Authors: Nicolas Alhaddad, Sisi Duan, Mayank Varia, Haibin Zhang

Abstract:

This paper improves upon two fundamental and closely related primitives in fault-tolerant distributed computing—Byzantine reliable broadcast (BRB) and asynchronous verifiable information dispersal (AVID). We make improvements asymptotically (for our AVID construction), concretely (much lower hidden constants), and practically (having 3 steps, using hash functions only, and avoiding using online error correction on the bulk data). The state of the art BRB protocol of Das, Xiang, and Ren (DXR BRB, CCS 2021) uses hash functions only and achieves a communication overhead of O(nL + kn^2), where n, L, and k are the number of replicas, the message length, and the security parameter, respectively. More precisely, DXR BRB incurs a concrete communication of 7nL + 2kn^2, with a large constant 7 for the bulk data term (i.e., the nL term).

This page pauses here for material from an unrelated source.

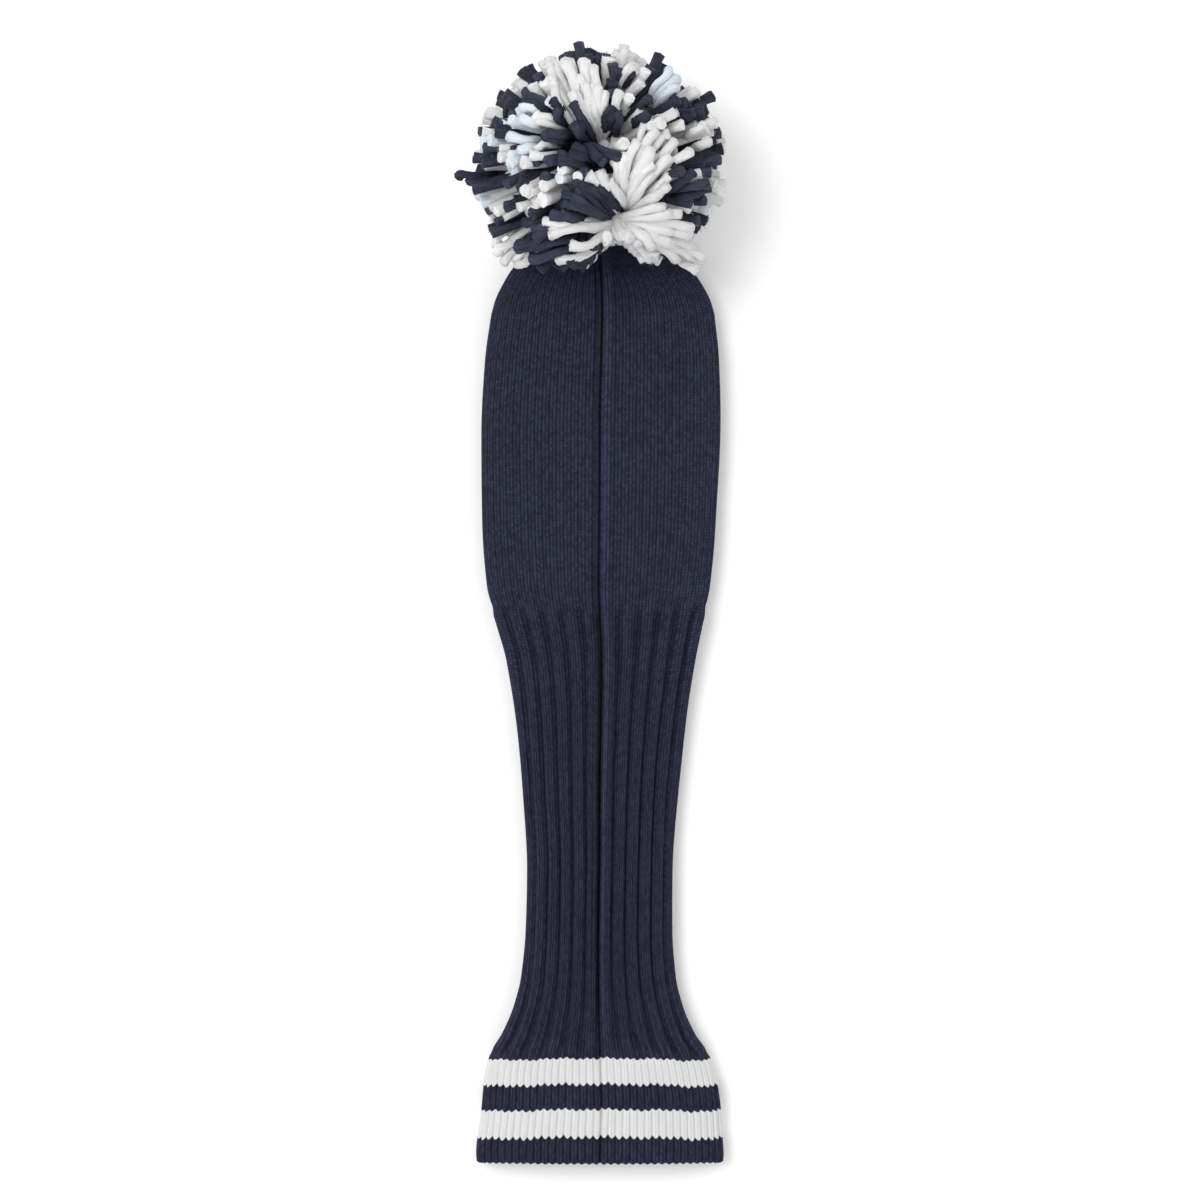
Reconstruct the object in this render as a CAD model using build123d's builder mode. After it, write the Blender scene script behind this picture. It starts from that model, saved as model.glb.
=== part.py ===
from build123d import *
import math
import os

# Knitted golf driver head cover with a pom-pom, lying flat with its seam side up.
# +Z is up from the surface it lies on, +Y runs along the cover towards the pom-pom, X is across.
# The origin is on that surface, under the middle of the whole length. Millimetres and degrees.

# Lengths along the cover, from the hem edge up
edge_band_length = 10.7
lower_white_length = 11.3
middle_navy_length = 10.3
upper_white_length = 10.5
neck_length = 174.0
transition_length = 24.0
sleeve_length = 113.0
crown_length = 26.5

# Widths of the flat cover
hem_edge_width = 102.0
hem_top_width = 90.2
neck_flare_width = 73.5
neck_waist_width = 59.4
neck_middle_width = 63.4
neck_top_width = 80.8
sleeve_start_width = 92.6
sleeve_widest_width = 97.4
shoulder_width = 88.4
crown_width = 77.0
crown_fold_width = 54.0
crown_tip_width = 16.0

# Heights of the flat cover above the surface
hem_height = 21.0
neck_flare_height = 20.0
neck_height = 18.0
neck_top_height = 21.0
sleeve_start_height = 22.5
sleeve_height = 24.0
shoulder_height = 23.0

# Where sections sit, as shares of the stretch they are in
neck_flare_share = 0.09
neck_waist_share = 0.34
neck_middle_share = 0.62
sleeve_widest_share = 0.5
crown_turn_share = 0.46
crown_fold_share = 0.77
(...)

Das, Xiang, and Ren asked an open question if it is possible “from a practical point of view to make the hidden constants small.” Two other limitations of DXR BRB that authors emphasized are that “higher computation costs due to encoding and decoding of the message” due to applying error correcting codes on bulk data and the fact that “in the presence of malicious nodes, each honest node may have to try decoding f times” due to the use of an online error correcting algorithm. Meanwhile, the state of the art AVID protocols achieve O(L+kn^2) communication assuming trusted setup. Apparently, there is a mismatch between BRB and AVID protocols: another natural open problem is whether it is possible to build a setup-free AVID protocol with O(L+kn^2) communication. In this work, we answer all these open questions in the affirmative. We first provide a hash-based BRB protocol that improves concretely on DXR BRB, having low constants and avoiding using online error correction on bulk data. Our key insight is to encode the consistency proof, not just the message. Our technique allows disseminating the message and proof together. Then we provide the first setup-free AVID protocol achieving O(L+kn^2) communication. Both our BRB and AVID protocols are practical because they have 3 steps, a multiplicative factor of 3 for the bulk data term, use hash functions only, and they avoid applying online error correction on bulk data.